A report by the IMF points to the fact that only the largest firms and the wealthiest households are the real winners in many developing countries because they have the best access to credit. This reigns true despite the fact that there is, increasingly so, more credit in developing financial systems. This sort of inequality cuts deeper than just the same drivers of economic inequality that the OECD noted. But what opens the door for extreme income inequality?
One strong explanation for extreme income inequality is corruption. Joel Hellman’s paper, entitled Winners Take All: The Politics of Partial Reform in Postcommunist Transitions, gives a great deal of insight into income inequality in transitioning states. In this, Hellman describes the political process of free-market reform as an undertaking that follows a J-Curve trend. The general effect for the whole economy is that minor economic losses must be made before the economy can start to benefit from opening up.
There is one caveat. Hellman notes that not everyone faces the economic losses in the beginning of the process; in reality, there is a small sliver of the population — which is likely politically connected — that actually makes more income in the early stages of free market reform. What is even more interesting is that these same people have the most to lose as reforms are continued.

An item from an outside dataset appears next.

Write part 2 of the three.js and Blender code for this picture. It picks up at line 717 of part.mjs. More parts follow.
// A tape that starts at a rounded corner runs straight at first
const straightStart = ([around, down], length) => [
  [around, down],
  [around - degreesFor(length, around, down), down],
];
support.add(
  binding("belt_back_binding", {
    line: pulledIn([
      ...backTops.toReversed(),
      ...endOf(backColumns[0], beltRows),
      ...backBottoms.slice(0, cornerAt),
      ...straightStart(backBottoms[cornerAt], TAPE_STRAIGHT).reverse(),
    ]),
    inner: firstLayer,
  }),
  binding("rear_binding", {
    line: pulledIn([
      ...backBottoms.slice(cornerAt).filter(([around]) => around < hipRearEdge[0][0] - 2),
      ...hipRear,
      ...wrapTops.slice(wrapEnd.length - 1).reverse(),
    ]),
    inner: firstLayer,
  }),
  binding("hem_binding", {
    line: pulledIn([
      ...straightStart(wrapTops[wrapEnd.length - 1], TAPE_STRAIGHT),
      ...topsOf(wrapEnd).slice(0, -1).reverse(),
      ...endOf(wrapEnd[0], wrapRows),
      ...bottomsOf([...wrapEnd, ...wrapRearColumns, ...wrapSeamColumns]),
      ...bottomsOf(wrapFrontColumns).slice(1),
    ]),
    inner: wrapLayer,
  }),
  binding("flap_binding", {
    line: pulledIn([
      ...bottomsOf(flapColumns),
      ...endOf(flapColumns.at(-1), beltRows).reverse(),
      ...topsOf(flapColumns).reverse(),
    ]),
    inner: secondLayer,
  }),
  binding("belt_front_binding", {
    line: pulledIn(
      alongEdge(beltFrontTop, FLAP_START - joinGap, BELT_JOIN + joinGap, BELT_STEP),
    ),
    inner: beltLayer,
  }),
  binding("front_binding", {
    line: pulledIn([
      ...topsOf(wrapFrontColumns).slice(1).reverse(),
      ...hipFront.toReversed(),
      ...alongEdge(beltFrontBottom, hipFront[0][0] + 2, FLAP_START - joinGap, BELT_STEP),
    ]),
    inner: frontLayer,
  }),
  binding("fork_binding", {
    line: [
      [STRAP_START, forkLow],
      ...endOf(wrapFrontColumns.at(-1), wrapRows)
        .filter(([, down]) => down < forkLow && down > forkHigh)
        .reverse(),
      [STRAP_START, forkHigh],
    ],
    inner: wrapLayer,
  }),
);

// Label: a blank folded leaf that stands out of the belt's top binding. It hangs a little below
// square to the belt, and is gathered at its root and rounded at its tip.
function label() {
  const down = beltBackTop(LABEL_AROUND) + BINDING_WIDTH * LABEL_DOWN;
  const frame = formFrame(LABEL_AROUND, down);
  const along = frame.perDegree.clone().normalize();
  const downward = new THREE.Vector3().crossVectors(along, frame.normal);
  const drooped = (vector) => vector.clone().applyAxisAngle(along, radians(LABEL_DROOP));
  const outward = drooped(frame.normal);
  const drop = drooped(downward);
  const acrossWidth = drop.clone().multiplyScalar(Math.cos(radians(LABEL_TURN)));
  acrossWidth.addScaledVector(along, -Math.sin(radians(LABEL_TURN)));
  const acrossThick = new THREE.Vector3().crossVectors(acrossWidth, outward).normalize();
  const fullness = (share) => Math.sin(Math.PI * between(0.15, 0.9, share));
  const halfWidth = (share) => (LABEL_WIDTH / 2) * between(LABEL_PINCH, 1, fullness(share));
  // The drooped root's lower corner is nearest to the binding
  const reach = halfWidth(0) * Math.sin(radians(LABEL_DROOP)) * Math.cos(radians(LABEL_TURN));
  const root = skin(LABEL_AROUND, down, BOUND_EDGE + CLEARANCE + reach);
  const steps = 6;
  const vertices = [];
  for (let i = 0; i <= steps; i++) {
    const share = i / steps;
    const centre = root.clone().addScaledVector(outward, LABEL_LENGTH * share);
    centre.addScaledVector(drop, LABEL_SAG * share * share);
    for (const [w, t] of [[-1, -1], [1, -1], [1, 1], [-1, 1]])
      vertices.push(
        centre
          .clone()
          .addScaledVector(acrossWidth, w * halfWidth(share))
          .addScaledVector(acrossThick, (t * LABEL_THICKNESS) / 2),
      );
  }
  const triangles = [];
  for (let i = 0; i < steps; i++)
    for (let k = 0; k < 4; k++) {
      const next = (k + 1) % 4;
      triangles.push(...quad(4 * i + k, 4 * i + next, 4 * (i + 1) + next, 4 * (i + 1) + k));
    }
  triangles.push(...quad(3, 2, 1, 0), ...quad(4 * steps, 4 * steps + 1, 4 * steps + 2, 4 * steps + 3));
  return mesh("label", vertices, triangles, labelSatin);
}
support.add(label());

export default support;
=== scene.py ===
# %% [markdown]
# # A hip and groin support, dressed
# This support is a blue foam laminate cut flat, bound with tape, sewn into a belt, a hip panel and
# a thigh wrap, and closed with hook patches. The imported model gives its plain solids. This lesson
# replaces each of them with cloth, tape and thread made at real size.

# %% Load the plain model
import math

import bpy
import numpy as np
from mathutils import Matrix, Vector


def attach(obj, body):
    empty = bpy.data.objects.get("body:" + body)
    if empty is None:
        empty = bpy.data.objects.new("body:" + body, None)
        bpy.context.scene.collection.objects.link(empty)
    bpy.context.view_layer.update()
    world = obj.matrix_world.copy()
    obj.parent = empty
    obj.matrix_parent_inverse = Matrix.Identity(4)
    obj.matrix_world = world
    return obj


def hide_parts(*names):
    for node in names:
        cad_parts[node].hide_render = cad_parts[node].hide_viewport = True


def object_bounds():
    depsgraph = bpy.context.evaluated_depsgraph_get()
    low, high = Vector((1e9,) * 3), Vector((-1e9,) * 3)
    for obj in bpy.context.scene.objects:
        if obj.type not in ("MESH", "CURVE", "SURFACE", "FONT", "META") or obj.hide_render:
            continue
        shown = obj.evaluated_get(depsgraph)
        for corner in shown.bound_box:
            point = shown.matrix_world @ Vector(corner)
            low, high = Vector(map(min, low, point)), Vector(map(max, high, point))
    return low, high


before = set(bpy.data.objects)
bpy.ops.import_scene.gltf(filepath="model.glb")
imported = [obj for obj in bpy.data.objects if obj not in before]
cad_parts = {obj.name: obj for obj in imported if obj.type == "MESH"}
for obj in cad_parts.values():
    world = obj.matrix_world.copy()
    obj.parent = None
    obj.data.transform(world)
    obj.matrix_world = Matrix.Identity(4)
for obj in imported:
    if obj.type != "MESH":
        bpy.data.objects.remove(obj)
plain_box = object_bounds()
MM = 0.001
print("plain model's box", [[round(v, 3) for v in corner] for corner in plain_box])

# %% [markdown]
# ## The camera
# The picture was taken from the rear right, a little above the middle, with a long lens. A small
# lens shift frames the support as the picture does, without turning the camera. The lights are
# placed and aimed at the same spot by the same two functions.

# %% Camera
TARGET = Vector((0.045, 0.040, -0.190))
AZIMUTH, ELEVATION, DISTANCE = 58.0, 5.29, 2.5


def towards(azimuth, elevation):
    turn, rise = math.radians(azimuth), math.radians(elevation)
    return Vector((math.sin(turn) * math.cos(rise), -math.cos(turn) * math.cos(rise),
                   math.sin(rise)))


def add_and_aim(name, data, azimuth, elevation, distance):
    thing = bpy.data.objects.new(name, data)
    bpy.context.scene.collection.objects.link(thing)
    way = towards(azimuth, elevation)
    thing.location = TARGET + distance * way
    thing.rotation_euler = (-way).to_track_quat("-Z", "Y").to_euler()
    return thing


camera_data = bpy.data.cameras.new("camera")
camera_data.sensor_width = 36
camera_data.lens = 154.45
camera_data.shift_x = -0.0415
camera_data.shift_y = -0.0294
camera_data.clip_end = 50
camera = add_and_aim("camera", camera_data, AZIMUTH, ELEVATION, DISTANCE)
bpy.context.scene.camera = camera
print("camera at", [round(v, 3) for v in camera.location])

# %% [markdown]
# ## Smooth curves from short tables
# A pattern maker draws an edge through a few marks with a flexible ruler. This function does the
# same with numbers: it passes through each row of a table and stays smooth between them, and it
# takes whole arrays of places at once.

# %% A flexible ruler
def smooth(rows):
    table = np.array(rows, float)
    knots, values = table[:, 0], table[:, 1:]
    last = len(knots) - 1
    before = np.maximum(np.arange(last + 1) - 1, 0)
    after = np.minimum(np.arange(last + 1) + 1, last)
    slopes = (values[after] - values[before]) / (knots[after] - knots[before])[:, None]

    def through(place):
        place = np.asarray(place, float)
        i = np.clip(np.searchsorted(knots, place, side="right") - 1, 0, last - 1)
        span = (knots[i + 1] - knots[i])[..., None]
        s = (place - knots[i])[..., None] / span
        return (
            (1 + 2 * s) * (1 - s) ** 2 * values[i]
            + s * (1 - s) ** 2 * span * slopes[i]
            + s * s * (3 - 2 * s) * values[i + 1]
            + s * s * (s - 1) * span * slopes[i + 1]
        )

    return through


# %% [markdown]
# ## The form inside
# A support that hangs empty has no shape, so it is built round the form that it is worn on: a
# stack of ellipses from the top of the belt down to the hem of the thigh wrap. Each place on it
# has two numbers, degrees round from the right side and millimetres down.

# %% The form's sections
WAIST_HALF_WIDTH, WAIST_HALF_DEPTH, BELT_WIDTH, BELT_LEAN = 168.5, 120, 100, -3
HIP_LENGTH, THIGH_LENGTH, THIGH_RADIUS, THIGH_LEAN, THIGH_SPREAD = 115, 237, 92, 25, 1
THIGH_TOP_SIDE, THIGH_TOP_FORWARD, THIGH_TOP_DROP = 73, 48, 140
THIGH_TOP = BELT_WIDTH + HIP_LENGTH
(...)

The same conclusions that Hellman reached in his paper, sadly, apply to many governments of emerging markets as well. Using levels of political corruption as a proxy measurement for political pay-offs to the wealthy populations in emerging markets, it becomes very clear that the BRICs (Brazil, Russia, India, China) and the MINTs (Mexico, Indonesia, Nigeria, Turkey) still suffer from high levels of corruption in the face of persistently soaring levels of economic growth. Even though the BRICs and MINTs may not be the most corrupt nations in the world, they are seen as the most prominent nations among emerging markets, which is significant in its own right.
The true scourge of the issue that arises from political corruption is not persistent income inequality, but rather, the fact that the regular people of these countries are unable to access the resources necessary to bring about small business activity that drives more powerful economic growth. To clarify, that is not to say that small business activity in developing nations has not grown. Many people and households in emerging markets are beginning to earn more money and open more businesses. Even so, small business activity — similar to that in the United States, which provides services to communities and adds value to local economies — has not grown nearly as much as it could have. Small business activity like this is far more important and valuable for long-term, sustained economic growth that has the potential to set an emerging market onto the path to becoming a developed economy.
With all of this in mind, it comes to no surprise that Brazil, Russia, China, Indonesia, Nigeria and Turkey — to name a few — have economies that are currently slowing down significantly; leading many analysts to change growth forecasts for the worse. Although some of these cases can be attributed to poor monetary policy, politics or external economic influences, it remains true that bottom-up economic activity, through the activation of strong local economies, has the potential to stave off the full force of these slowdowns.
Steps toward local economic progress cannot occur without the necessary structural reforms that place the state’s welfare above the needs of a politically connected minority. When emerging markets begin to focus on the necessary political reforms that lead them into the territory of true, long-term economic growth and development as our neoclassical models would suggest — the entire world will be able to see emerging markets join the ranks of developed economies. Until then, any breakout countries will likely be the exception rather than the rule.